▶ _Job_
Each line from the start of the data below through the one containing "# hole is centred" must be reproduced exactly.

— Begin —

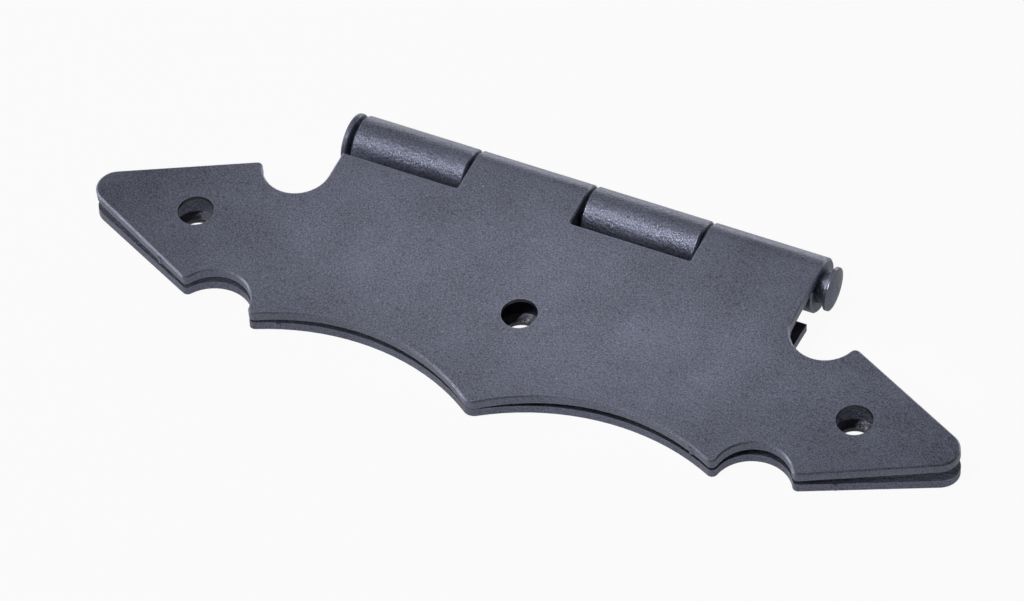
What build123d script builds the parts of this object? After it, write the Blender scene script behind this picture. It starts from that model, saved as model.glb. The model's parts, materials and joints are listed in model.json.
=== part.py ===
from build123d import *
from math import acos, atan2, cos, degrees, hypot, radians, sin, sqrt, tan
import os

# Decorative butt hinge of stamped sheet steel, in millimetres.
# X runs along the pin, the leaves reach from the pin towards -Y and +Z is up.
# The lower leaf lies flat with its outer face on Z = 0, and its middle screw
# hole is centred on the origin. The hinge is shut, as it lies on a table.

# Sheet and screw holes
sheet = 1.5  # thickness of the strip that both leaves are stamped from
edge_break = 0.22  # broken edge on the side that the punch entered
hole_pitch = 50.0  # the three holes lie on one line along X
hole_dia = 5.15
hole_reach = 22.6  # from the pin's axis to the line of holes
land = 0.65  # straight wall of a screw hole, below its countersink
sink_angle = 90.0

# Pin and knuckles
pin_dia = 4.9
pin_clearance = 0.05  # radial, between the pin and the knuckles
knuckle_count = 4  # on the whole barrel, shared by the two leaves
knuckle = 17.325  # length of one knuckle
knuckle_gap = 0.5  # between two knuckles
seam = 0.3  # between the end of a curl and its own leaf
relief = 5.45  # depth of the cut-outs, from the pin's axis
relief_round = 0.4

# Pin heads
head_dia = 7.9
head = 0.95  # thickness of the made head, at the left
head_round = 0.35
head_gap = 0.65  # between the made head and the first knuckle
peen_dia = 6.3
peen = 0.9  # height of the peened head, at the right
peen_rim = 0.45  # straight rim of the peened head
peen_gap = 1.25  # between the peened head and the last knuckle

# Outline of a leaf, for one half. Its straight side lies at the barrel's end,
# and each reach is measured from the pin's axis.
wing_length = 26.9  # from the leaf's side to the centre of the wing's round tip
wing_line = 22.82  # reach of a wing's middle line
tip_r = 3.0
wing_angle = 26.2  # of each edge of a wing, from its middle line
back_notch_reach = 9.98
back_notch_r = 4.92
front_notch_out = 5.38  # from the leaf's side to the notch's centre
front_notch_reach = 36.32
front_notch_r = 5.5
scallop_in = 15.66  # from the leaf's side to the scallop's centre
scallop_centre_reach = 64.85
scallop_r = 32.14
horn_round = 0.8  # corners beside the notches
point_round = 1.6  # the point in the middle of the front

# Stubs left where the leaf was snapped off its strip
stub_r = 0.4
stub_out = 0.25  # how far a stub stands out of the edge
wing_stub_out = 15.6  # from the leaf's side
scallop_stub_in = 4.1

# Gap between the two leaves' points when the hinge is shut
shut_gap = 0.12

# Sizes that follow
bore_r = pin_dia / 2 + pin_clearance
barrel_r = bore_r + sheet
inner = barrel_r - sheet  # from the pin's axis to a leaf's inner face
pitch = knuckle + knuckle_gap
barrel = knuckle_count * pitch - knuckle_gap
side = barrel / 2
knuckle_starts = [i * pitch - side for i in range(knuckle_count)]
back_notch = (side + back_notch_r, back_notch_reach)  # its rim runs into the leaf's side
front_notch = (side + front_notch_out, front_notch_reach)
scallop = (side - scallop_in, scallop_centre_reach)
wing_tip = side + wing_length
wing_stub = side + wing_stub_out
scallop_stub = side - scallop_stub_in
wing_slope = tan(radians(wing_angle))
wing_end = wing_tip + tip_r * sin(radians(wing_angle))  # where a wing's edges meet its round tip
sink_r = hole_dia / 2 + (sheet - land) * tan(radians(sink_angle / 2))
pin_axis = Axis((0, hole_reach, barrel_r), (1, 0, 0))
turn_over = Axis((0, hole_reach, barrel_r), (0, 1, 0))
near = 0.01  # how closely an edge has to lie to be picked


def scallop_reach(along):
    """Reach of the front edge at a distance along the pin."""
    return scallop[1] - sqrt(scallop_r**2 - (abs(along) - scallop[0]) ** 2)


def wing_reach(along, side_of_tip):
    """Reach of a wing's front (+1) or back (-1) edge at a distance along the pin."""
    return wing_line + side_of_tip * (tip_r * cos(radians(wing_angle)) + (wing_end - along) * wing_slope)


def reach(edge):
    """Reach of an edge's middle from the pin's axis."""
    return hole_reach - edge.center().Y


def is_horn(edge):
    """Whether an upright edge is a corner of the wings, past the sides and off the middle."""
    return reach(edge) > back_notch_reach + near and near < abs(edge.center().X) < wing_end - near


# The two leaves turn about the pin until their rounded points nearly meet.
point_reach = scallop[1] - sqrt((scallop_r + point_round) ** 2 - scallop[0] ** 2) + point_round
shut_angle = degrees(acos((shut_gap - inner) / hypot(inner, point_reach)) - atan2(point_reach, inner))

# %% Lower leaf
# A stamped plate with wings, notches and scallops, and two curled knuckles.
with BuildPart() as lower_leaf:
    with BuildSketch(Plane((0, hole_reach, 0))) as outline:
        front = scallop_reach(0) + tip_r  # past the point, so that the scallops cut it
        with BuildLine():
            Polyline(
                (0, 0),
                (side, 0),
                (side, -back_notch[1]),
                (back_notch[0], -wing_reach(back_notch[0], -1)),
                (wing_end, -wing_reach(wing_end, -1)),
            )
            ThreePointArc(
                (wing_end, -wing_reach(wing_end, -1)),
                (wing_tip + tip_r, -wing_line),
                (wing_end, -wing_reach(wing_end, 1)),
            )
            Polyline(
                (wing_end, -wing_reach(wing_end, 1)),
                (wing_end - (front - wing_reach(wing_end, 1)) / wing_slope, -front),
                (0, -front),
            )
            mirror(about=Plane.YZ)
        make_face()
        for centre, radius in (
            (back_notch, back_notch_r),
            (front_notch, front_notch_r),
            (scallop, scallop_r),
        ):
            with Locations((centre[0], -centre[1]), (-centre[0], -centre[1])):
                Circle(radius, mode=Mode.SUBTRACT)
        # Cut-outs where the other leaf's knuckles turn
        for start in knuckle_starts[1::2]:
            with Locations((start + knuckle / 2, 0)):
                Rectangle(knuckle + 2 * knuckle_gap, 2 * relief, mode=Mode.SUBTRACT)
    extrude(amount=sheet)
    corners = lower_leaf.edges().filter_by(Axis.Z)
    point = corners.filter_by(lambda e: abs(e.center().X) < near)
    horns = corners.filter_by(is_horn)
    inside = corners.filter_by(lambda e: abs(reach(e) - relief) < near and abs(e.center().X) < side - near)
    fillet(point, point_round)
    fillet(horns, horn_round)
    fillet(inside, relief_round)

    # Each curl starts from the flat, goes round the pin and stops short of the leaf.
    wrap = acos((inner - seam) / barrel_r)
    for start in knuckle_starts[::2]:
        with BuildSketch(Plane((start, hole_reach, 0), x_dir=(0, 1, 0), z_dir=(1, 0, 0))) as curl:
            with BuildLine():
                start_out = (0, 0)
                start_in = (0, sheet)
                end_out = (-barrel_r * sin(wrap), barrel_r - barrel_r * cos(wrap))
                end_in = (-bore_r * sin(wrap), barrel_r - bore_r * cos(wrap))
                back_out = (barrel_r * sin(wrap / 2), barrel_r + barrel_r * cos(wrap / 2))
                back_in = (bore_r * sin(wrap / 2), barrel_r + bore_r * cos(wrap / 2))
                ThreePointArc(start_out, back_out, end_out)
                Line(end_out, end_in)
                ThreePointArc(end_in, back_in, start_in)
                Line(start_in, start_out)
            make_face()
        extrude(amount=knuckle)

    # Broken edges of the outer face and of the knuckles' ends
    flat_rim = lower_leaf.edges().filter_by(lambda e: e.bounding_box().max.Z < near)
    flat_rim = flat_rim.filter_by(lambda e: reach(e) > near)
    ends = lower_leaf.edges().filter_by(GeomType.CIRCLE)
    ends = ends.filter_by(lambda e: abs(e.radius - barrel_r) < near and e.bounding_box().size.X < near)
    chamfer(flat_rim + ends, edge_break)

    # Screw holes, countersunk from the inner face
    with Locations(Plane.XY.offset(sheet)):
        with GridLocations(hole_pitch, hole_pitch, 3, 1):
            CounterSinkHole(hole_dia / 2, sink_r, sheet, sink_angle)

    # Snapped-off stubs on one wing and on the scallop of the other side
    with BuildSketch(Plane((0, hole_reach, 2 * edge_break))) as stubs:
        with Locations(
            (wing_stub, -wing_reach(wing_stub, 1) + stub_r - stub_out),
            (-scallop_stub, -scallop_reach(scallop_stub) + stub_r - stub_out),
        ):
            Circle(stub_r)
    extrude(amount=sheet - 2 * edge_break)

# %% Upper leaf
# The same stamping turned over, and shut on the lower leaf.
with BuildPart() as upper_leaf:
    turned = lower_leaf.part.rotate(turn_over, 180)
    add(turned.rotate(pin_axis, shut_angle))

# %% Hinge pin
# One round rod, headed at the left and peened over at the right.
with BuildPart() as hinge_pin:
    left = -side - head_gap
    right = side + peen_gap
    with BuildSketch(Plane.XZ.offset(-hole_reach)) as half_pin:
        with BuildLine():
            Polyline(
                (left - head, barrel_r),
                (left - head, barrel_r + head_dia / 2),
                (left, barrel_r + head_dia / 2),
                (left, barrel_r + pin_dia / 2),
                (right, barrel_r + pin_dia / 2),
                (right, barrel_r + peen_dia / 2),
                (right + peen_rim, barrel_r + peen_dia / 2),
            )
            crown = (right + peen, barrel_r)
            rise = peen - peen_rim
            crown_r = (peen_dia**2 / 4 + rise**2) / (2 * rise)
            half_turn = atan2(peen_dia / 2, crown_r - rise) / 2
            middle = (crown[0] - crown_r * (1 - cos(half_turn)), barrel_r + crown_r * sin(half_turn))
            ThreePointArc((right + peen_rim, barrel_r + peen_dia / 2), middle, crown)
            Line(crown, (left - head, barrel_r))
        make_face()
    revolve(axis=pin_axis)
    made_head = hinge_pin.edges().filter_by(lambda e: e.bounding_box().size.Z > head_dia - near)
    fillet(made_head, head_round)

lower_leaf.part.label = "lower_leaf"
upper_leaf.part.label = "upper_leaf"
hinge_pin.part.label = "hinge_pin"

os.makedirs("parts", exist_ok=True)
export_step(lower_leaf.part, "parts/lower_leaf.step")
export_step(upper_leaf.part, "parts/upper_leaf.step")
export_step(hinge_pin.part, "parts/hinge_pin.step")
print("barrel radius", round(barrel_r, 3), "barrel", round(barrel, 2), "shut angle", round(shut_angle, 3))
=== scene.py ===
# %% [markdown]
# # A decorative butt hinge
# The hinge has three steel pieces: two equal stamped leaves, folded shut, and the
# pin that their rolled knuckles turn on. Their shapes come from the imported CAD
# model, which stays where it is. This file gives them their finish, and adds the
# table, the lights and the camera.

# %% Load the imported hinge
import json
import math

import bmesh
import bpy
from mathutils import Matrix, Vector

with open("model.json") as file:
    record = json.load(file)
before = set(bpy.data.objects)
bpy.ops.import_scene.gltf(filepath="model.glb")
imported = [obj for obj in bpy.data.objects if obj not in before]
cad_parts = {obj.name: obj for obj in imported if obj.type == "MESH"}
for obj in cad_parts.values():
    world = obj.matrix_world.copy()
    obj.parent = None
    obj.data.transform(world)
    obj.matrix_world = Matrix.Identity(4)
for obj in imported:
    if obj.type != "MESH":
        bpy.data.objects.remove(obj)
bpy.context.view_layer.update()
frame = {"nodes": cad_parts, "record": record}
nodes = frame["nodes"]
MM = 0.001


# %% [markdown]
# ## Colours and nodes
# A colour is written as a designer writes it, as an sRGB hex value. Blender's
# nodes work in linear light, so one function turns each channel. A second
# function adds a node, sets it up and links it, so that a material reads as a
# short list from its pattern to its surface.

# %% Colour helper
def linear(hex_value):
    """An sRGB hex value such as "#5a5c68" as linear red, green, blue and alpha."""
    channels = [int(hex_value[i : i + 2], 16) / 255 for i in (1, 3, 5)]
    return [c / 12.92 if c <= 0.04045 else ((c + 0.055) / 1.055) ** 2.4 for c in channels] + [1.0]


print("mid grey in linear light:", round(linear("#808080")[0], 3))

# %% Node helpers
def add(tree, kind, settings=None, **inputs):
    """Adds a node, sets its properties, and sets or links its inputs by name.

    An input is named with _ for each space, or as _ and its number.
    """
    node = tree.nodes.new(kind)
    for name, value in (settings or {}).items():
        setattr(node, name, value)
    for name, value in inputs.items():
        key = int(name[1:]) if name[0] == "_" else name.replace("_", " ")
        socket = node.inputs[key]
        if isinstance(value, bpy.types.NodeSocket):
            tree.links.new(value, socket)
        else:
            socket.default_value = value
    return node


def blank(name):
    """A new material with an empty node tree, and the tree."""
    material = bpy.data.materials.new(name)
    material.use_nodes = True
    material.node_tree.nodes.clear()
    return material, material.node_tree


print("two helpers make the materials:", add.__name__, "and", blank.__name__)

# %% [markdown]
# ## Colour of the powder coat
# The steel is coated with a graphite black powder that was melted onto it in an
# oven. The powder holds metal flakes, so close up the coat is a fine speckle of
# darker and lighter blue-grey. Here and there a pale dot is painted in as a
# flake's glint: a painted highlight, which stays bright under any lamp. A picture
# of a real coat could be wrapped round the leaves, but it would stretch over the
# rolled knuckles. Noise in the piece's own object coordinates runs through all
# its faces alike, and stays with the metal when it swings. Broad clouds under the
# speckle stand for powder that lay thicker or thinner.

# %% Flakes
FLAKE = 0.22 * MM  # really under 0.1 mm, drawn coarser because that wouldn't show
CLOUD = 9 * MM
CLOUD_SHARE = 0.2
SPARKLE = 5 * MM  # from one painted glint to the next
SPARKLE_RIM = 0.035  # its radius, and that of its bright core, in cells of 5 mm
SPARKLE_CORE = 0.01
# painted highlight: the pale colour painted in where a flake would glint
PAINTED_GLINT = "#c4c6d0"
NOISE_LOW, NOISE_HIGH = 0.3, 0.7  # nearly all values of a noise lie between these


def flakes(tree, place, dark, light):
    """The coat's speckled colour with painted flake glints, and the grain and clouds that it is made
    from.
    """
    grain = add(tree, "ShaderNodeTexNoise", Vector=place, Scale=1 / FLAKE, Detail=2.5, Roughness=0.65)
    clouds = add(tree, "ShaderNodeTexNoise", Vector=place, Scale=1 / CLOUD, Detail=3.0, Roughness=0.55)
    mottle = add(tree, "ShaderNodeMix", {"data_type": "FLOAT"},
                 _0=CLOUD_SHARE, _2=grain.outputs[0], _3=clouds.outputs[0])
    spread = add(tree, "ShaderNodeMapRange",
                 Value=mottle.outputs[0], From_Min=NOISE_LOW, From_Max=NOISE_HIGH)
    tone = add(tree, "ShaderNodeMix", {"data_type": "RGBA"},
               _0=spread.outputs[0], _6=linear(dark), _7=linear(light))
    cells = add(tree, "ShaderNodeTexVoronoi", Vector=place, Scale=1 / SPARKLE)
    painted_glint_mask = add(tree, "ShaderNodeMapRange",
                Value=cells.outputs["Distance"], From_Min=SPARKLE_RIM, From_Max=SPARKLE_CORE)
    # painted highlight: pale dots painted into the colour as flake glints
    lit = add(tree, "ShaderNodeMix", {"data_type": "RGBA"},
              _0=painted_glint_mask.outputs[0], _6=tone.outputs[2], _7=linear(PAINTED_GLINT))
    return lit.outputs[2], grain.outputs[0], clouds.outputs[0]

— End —

▶ _Response to the task_
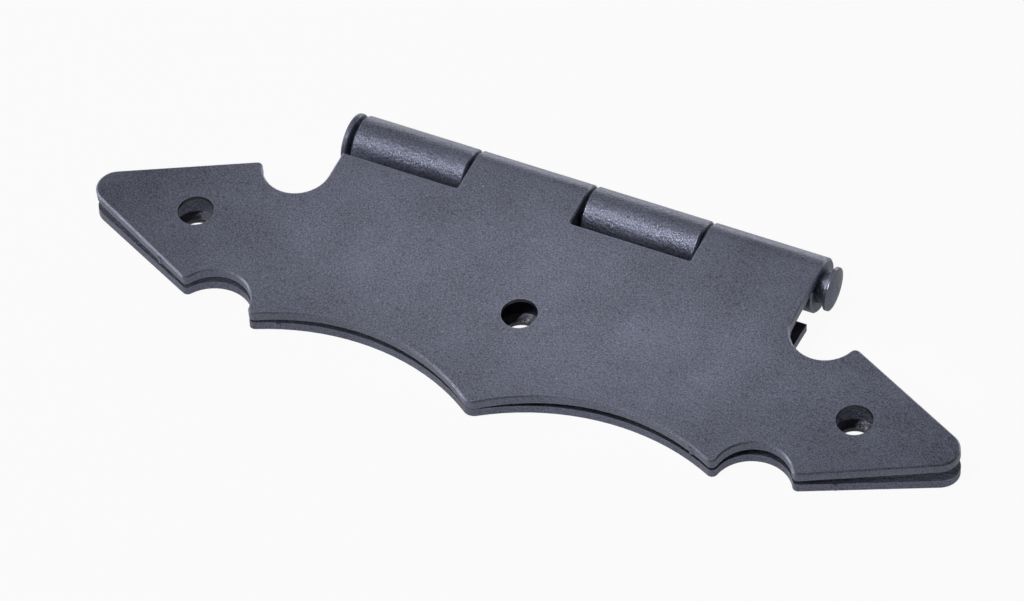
What build123d script builds the parts of this object? After it, write the Blender scene script behind this picture. It starts from that model, saved as model.glb. The model's parts, materials and joints are listed in model.json.
=== part.py ===
from build123d import *
from math import acos, atan2, cos, degrees, hypot, radians, sin, sqrt, tan
import os

# Decorative butt hinge of stamped sheet steel, in millimetres.
# X runs along the pin, the leaves reach from the pin towards -Y and +Z is up.
# The lower leaf lies flat with its outer face on Z = 0, and its middle screw
# hole is centred on the origin. The hinge is shut, as it lies on a table.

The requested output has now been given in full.